Two cells of e.m.f. ${E_1}$ and ${E_2}$ are joined in series and the balancing length of the potential wire is $625$ cm. If the terminals of ${E_1}$ are reversed, the balancing length obtained is $125$ cm. Given ${E_2} > {E_1}$ , the ratio ${E_1}:{E_2}$ will be
(A) $2:3$
(B) $5:1$
(C) $3:2$
(D) $1:5$

Answer 1

The balancing length of the potentiometer when the two cells are connected in series is given. When the cell ${E_1}$ is connected in reverse manner the balancing length is given. The balancing length in the potentiometer is directly proportional to the sum of the emf of the cells. Using this, we can find the required relation.

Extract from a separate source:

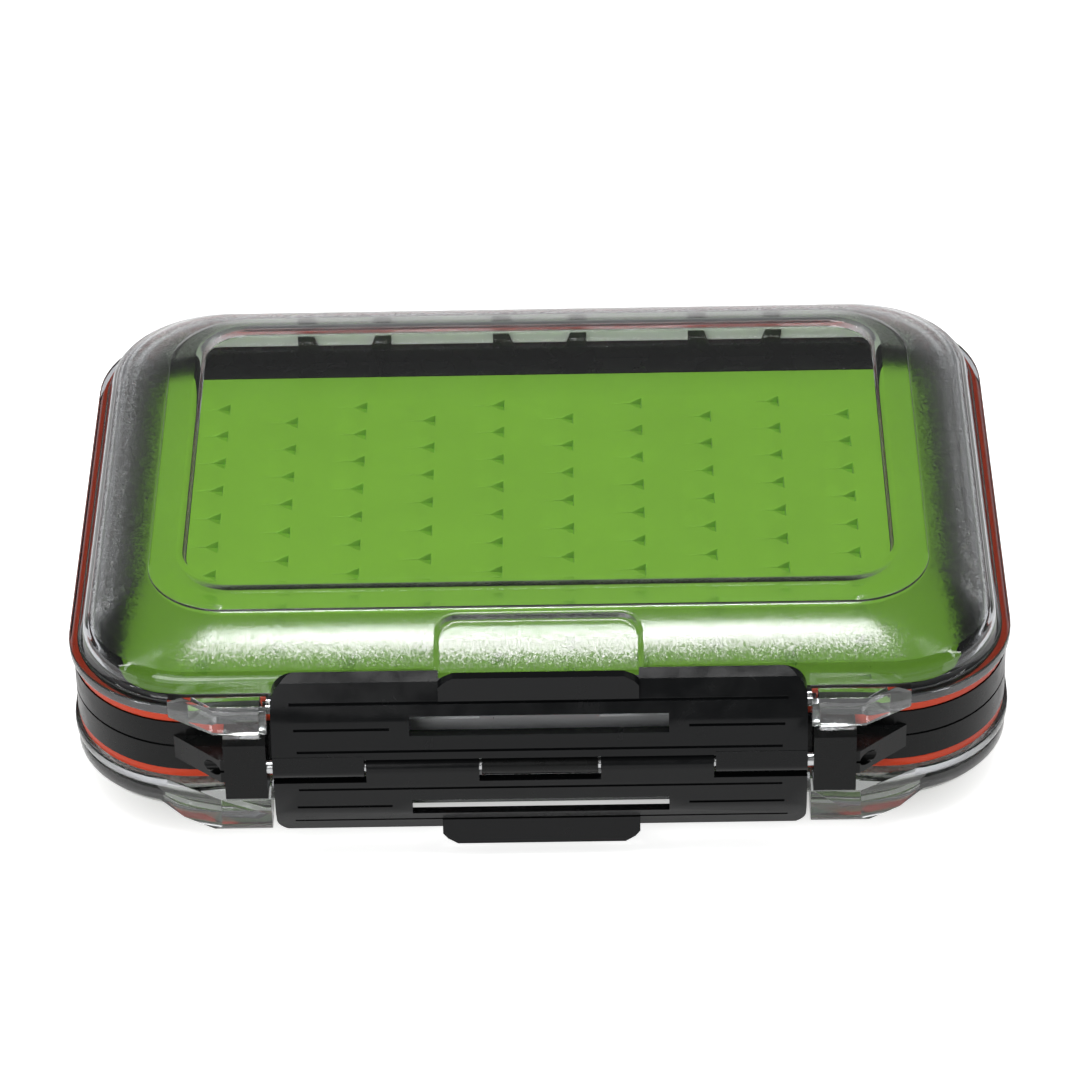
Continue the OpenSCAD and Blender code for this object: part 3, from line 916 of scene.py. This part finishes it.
def facet_normal(tree, grain, lean):
    """The normal of a spark-eroded surface, on which every little facet leans its own way.

    Real facets are finer, and these are drawn as coarse as they need to show.
    """
    place = add(tree, "ShaderNodeTexCoord").outputs["Object"]
    cells = add(tree, "ShaderNodeTexVoronoi", {"Scale": 1 / grain}, {"Vector": place})
    halved = {"operation": "SUBTRACT", 1: (0.5, 0.5, 0.5)}
    centred = add(tree, "ShaderNodeVectorMath", halved, {0: cells.outputs["Color"]})
    lessened = {"operation": "MULTIPLY", 1: (lean, lean, lean)}
    scaled = add(tree, "ShaderNodeVectorMath", lessened, {0: centred.outputs[0]})
    smooth = add(tree, "ShaderNodeNewGeometry").outputs["Normal"]
    both = {0: smooth, 1: scaled.outputs[0]}
    facet = add(tree, "ShaderNodeVectorMath", {"operation": "ADD"}, both)
    unit = {"operation": "NORMALIZE"}
    return add(tree, "ShaderNodeVectorMath", unit, {0: facet.outputs[0]}).outputs[0]


def polycarbonate(finish):
    """Clear polycarbonate, moulded against a polished, a satin or a spark-eroded tool.

    Polished it is glassy with sharp reflections, satin it blurs what lies under it, and
    spark-eroded it shows a fine grain that sparkles in a highlight.
    """
    mat, tree = new_material(f"moulded polycarbonate, {finish}")
    rough, lean, share = MOULDED[finish]
    # The polished walls get the grey tint of painted shade, the window its clear tint
    tints = {"polished": colours().lid_wall_painted_shade, "polished window": colours().lid_clear}
    values = {
        "Base Color": rgba(tints.get(finish, colours().lid_frost)),
        "Transmission Weight": 1.0,
        "IOR": POLYCARBONATE_IOR,
        "Roughness": rough,
    }
    links = {}
    if lean:
        values["Specular IOR Level"] = TOOLED_SPECULAR
        values["Specular Tint"] = rgba(TOOLED_TINT)
        links["Normal"] = facet_normal(tree, sizes().frost_grain * share, lean)
    glass = add(tree, "ShaderNodeBsdfPrincipled", values, links)
    # Lamps and scattered light pass through, as they do through thin clear plastic
    through = add(tree, "ShaderNodeBsdfTransparent", {"Color": rgba([LET_THROUGH] * 3)})
    path = add(tree, "ShaderNodeLightPath")
    rays = {0: path.outputs["Is Shadow Ray"], 1: path.outputs["Is Diffuse Ray"]}
    either = add(tree, "ShaderNodeMath", {"operation": "MAXIMUM"}, rays)
    shaders = {0: either.outputs[0], 1: glass.outputs[0], 2: through.outputs[0]}
    mix = add(tree, "ShaderNodeMixShader", None, shaders)
    add(tree, "ShaderNodeOutputMaterial", None, {"Surface": mix.outputs[0]})
    return mat


def ground_plastic(tone):
    """Ground polycarbonate, cloudy, on the catch and the foot of a lid.

    Its tones are painted light and painted shade: pale at the hinges, where light comes in, and
    darkened beside the black frame. It is thin on the catch.
    """
    mat, tree = new_material(f"ground polycarbonate, {tone}")
    code, clear = GROUND[tone]
    place = add(tree, "ShaderNodeTexCoord").outputs["Object"]
    clouds = add(tree, "ShaderNodeTexNoise", {"Scale": 1 / CLOUDS, "Detail": 3.0}, {"Vector": place})
    span = {"To Min": 0.2, "To Max": 0.5}
    rough = add(tree, "ShaderNodeMapRange", span, {"Value": clouds.outputs["Fac"]})
    values = {
        "Base Color": rgba(linear(code)),
        "Transmission Weight": clear,
        "IOR": POLYCARBONATE_IOR,
    }
    surface = add(tree, "ShaderNodeBsdfPrincipled", values, {"Roughness": rough.outputs[0]})
    add(tree, "ShaderNodeOutputMaterial", None, {"Surface": surface.outputs[0]})
    return mat


def silicone(name, rgb, roughness):
    """Moulded silicone rubber: soft and matt, with a faint dusty bloom and a fine grain."""
    mat, tree = new_material(name)
    place = add(tree, "ShaderNodeTexCoord").outputs["Object"]
    dust = add(tree, "ShaderNodeTexNoise", {"Scale": 1 / DUST, "Detail": 4.0}, {"Vector": place})
    span = {"To Min": 0.9, "To Max": 1.08}
    bloom = add(tree, "ShaderNodeMapRange", span, {"Value": dust.outputs["Fac"]})
    tint = add(tree, "ShaderNodeHueSaturation", {"Color": rgba(rgb)}, {"Value": bloom.outputs[0]})
    fine = {"Scale": 1 / SILICONE_GRAIN, "Detail": 2.0}
    grain = add(tree, "ShaderNodeTexNoise", fine, {"Vector": place})
    raised = {"Strength": 0.25, "Distance": GRAIN_HEIGHT}
    bump = add(tree, "ShaderNodeBump", raised, {"Height": grain.outputs["Fac"]})
    values = {
        "Roughness": roughness,
        "IOR": SILICONE_IOR,
        "Sheen Weight": 0.05,
        "Sheen Roughness": 0.4,
    }
    links = {"Base Color": tint.outputs[0], "Normal": bump.outputs["Normal"]}
    surface = add(tree, "ShaderNodeBsdfPrincipled", values, links)
    add(tree, "ShaderNodeOutputMaterial", None, {"Surface": surface.outputs[0]})
    return mat


def black_abs(name, rgb, roughness):
    """Moulded ABS: near black, with a soft broad gloss, a fine tool grain and faint rub marks."""
    mat, tree = new_material(name)
    place = add(tree, "ShaderNodeTexCoord").outputs["Object"]
    worn = {"Scale": 1 / RUBS, "Detail": 5.0, "Distortion": 0.6}
    rubs = add(tree, "ShaderNodeTexNoise", worn, {"Vector": place})
    span = {"From Min": 0.35, "From Max": 0.7, "To Min": roughness - 0.05, "To Max": roughness + 0.09}
    rough = add(tree, "ShaderNodeMapRange", span, {"Value": rubs.outputs["Fac"]})
    grain = add(tree, "ShaderNodeTexNoise", {"Scale": 1 / TOOL_GRAIN, "Detail": 3.0}, {"Vector": place})
    raised = {"Strength": 0.2, "Distance": GRAIN_HEIGHT}
    bump = add(tree, "ShaderNodeBump", raised, {"Height": grain.outputs["Fac"]})
    values = {"Base Color": rgba(rgb), "IOR": ABS_IOR, "Specular IOR Level": 0.16}
    links = {"Roughness": rough.outputs[0], "Normal": bump.outputs["Normal"]}
    surface = add(tree, "ShaderNodeBsdfPrincipled", values, links)
    add(tree, "ShaderNodeOutputMaterial", None, {"Surface": surface.outputs[0]})
    return mat


def drawn_steel():
    """Drawn stainless steel wire: bright, with fine lines along its length."""
    mat, tree = new_material("drawn stainless steel")
    place = add(tree, "ShaderNodeTexCoord").outputs["Object"]
    stretch = add(tree, "ShaderNodeMapping", {"Scale": (0.02, 1, 1)}, {"Vector": place})
    drawn = {"Vector": stretch.outputs[0]}
    lines = add(tree, "ShaderNodeTexNoise", {"Scale": 1 / STEEL_LINES}, drawn)
    raised = {"Strength": 0.2, "Distance": LINE_HEIGHT}
    bump = add(tree, "ShaderNodeBump", raised, {"Height": lines.outputs["Fac"]})
    values = {"Base Color": rgba(colours().pin_steel), "Metallic": 1.0, "Roughness": 0.25}
    surface = add(tree, "ShaderNodeBsdfPrincipled", values, {"Normal": bump.outputs["Normal"]})
    add(tree, "ShaderNodeOutputMaterial", None, {"Surface": surface.outputs[0]})
    return mat


# Stage

FLOOR_RADIUS, FLOOR_STEPS = 600, 64
# How bright the paper glows for the camera, and for rays that gloss and clear plastic pass on
GLOW_SEEN, GLOW_PASSED = 0.95, 0.45
# The paper's glow is darkened this near to the case, down to this share: a painted shadow
SHADE_REACH, SHADE_LEFT = 7 * MM, 0.3
# Brightness of the room low down and overhead, and the height by which it has changed
ROOM_LOW, ROOM_HIGH, ROOM_RISE = 0.3, 0.12, 0.4

# Name, place, size and power of the lamps, and the point that they face
LAMPS = (
    ("key", (0.0, -0.13, 0.95), (0.32, 0.26), 6.0),
    ("side strip", (-0.85, -0.25, 0.6), (0.05, 1.0), 1.1),
    ("side strip", (0.85, -0.25, 0.6), (0.05, 1.0), 1.1),
    ("front fill", (-0.5, -1.1, 0.6), (0.8, 0.6), 6.0),
)
LAMP_TARGET = (0, 0, 0.02)

CAMERA_PLACE, CAMERA_TARGET = (0.0099605, -0.6893464, 0.516172), (-0.0000384, 0.0000637, 0.0196)
CAMERA_ROLL, CAMERA_LENS, CAMERA_SENSOR = math.radians(-1.37283), 166.411, 36.0


def paper_glow(tree):
    """How bright the paper glows for the ray that meets it. Scattered light doesn't see the glow."""
    path = add(tree, "ShaderNodeLightPath")
    rays = {0: path.outputs["Is Glossy Ray"], 1: path.outputs["Is Transmission Ray"]}
    passed = add(tree, "ShaderNodeMath", {"operation": "MAXIMUM"}, rays)
    dimmed = {"operation": "MULTIPLY", 1: GLOW_PASSED}
    part = add(tree, "ShaderNodeMath", dimmed, {0: passed.outputs[0]})
    bright = {"operation": "MULTIPLY", 1: GLOW_SEEN}
    first = add(tree, "ShaderNodeMath", bright, {0: path.outputs["Is Camera Ray"]})
    both = {0: first.outputs[0], 1: part.outputs[0]}
    return add(tree, "ShaderNodeMath", {"operation": "MAXIMUM"}, both).outputs[0]


def floor_paper():
    """Matt white paper: it is lifted to white by a glow, and near the object it keeps the lamps' shadow and
    adds a painted shadow where the glow is darkened.
    """
    mat, tree = new_material("matt white paper")
    paper = add(tree, "ShaderNodeBsdfDiffuse", {"Color": rgba(colours().floor_white)})
    # Painted shadow: the glow fades near the case
    near = add(tree, "ShaderNodeAmbientOcclusion", {"Distance": SHADE_REACH, "samples": 12})
    span = {"To Min": SHADE_LEFT, "To Max": 1.0}
    part = add(tree, "ShaderNodeMapRange", span, {"Value": near.outputs["AO"]})
    glow = {0: paper_glow(tree), 1: part.outputs[0]}
    level = add(tree, "ShaderNodeMath", {"operation": "MULTIPLY"}, glow)
    lift = add(tree, "ShaderNodeEmission", {"Color": (1, 1, 1, 1)}, {"Strength": level.outputs[0]})
    shaders = {0: paper.outputs[0], 1: lift.outputs[0]}
    both = add(tree, "ShaderNodeAddShader", None, shaders)
    add(tree, "ShaderNodeOutputMaterial", None, {"Surface": both.outputs[0]})
    return mat


def build_floor():
    """A round sheet of paper under the case."""
    bm = bmesh.new()
    bmesh.ops.create_circle(bm, cap_ends=True, segments=FLOOR_STEPS, radius=FLOOR_RADIUS)
    for v in bm.verts:
        v.co.z = -MIDDLE
    return mesh_object("floor", bm, [floor_paper()])


def white_room():
    """The world: the camera sees white, and everything else a grey room that is dimmer overhead."""
    world = bpy.data.worlds.new("white room")
    world.use_nodes = True
    tree = world.node_tree
    tree.nodes.clear()
    place = add(tree, "ShaderNodeTexCoord").outputs["Generated"]
    height = add(tree, "ShaderNodeSeparateXYZ", None, {0: place})
    span = {"From Min": 0.0, "From Max": ROOM_RISE, "To Min": ROOM_LOW, "To Max": ROOM_HIGH}
    room = add(tree, "ShaderNodeMapRange", span, {"Value": height.outputs["Z"]})
    camera_ray = add(tree, "ShaderNodeLightPath").outputs["Is Camera Ray"]
    seen = {0: camera_ray, 1: room.outputs[0]}
    level = add(tree, "ShaderNodeMath", {"operation": "MAXIMUM"}, seen)
    sky = add(tree, "ShaderNodeBackground", {"Color": (1, 1, 1, 1)}, {"Strength": level.outputs[0]})
    add(tree, "ShaderNodeOutputWorld", None, {"Surface": sky.outputs[0]})
    return world


def lamp(name, place, size, power):
    """A soft rectangular lamp that faces the object."""
    data = bpy.data.lights.new(name, "AREA")
    data.shape = "RECTANGLE"
    data.size, data.size_y = size
    data.energy = power
    obj = linked(name, data)
    obj.location = place
    obj.rotation_mode = "QUATERNION"
    obj.rotation_quaternion = (Vector(place) - Vector(LAMP_TARGET)).to_track_quat("Z", "Y")


def aim_camera():
    """The camera of the photograph: it looks at its target, turned about its own axis by its roll."""
    data = bpy.data.cameras.new("camera")
    data.lens, data.sensor_width = CAMERA_LENS, CAMERA_SENSOR
    data.clip_start, data.clip_end = 0.01, 50.0
    cam = linked("camera", data)
    back = (Vector(CAMERA_PLACE) - Vector(CAMERA_TARGET)).normalized()
    right = Vector((0, 0, 1)).cross(back).normalized()
    up = back.cross(right)
    c, s = math.cos(CAMERA_ROLL), math.sin(CAMERA_ROLL)
    rows = Matrix((right * c + up * s, up * c - right * s, back)).transposed()
    cam.matrix_world = Matrix.Translation(CAMERA_PLACE) @ rows.to_4x4()
    bpy.context.scene.camera = cam


class FLYBOX_OT_stage(bpy.types.Operator):
    """Set up the floor, the lamps, the world and the camera"""

    bl_idname = "flybox.stage"
    bl_label = "Stage"

    def execute(self, context):
        scene = context.scene
        scene.view_settings.view_transform = "Standard"
        floor = build_floor()
        scene.world = white_room()
        for name, place, size, power in LAMPS:
            lamp(name, place, size, power)
        aim_camera()
        return {"FINISHED"}


class FLYBOX_PT_panel(bpy.types.Panel):
    """Lists the pieces and their sizes and colours"""

    bl_idname = "FLYBOX_PT_panel"
    bl_label = "Fly box"
    bl_space_type = "VIEW_3D"
    bl_region_type = "UI"
    bl_category = "Fly box"

    def draw(self, context):
        for operator in OPERATORS:
            self.layout.operator(operator.bl_idname)
        for group in (context.scene.fly_box_sizes, context.scene.fly_box_colours):
            for name in group.__annotations__:
                self.layout.prop(group, name)


OPERATORS = (
    FLYBOX_OT_stage,
    FLYBOX_OT_frame,
    FLYBOX_OT_pins,
    FLYBOX_OT_latches,
    FLYBOX_OT_seals,
    FLYBOX_OT_pads,
    FLYBOX_OT_lids,
)
CLASSES = (FlyBoxSizes, FlyBoxColours, *OPERATORS, FLYBOX_PT_panel)


def register():
    for cls in CLASSES:
        bpy.utils.register_class(cls)
    bpy.types.Scene.fly_box_sizes = bpy.props.PointerProperty(type=FlyBoxSizes)
    bpy.types.Scene.fly_box_colours = bpy.props.PointerProperty(type=FlyBoxColours)


def unregister():
    del bpy.types.Scene.fly_box_colours
    del bpy.types.Scene.fly_box_sizes
    for cls in reversed(CLASSES):
        bpy.utils.unregister_class(cls)


def main():
    register()
    bpy.ops.flybox.stage()
    bpy.ops.flybox.frame()
    bpy.ops.flybox.pins()
    bpy.ops.flybox.latches()
    bpy.ops.flybox.seals()
    bpy.ops.flybox.pads()
    bpy.ops.flybox.lids()


if __name__ == "__main__":
    main()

Complete step by step solution: The working principle of the potentiometer depends on the potential across any portion of the wire which is directly proportional to the length of the wire. Potentiometer can be used to find the emf of an unknown cell. Potentiometer is also used to determine the internal resistance of the cell.
The balancing length of the potentiometer is proportional to the net emf of the cells.
When the cells are connected in series, the net emf is ${E_2} + {E_1}$ and the balancing length is $652$ cm.
When the cell ${E_1}$ is reversed, the net emf of the cell will be ${E_2} - {E_1}$ and this balancing length is given as $125$ cm. As balancing length is proportional to net emf thus, we have:
${E_2} + {E_1}\,\alpha \,625$ --equation $1$
And ${E_2} - {E_1}\,\alpha \,125$ --equation $2$
Dividing equation $1$ by equation $2$ , we get
$\dfrac{{{E_2} + {E_1}}}{{{E_2} - {E_1}}}\, = \dfrac{{625\,}}{{125}}$
$\Rightarrow \dfrac{{{E_2} + {E_1}}}{{{E_2} - {E_1}}}\, = \dfrac{5}{1}$
We need to find the ratio ${E_1}:{E_2}$ , solving the above equation we get.
$\Rightarrow {E_2} + {E_1}\, = 5\left( {{E_2} - {E_1}} \right)$
$\Rightarrow {E_2} + {E_1}\, = 5{E_2} - 5{E_1}$
$\Rightarrow 6{E_1}\, = 4{E_2}$
$\Rightarrow \dfrac{{{E_1}}}{{{E_2}}} = \dfrac{4}{6} = \dfrac{2}{3}$
$\Rightarrow {E_1}:{E_2} = 2:3$
The required ratio ${E_1}:{E_2}$ is $2:3$

Therefore, $1$ is the correct option.

Note: The net emf of the potentiometer is proportional to the balancing length of the potentiometer. It is given that ${E_2} > {E_1}$ thus, we must take the difference as $\left( {{E_2} - {E_1}} \right)$ . When the cell is reversed the balancing length decreases as the net emf of the cell decreases.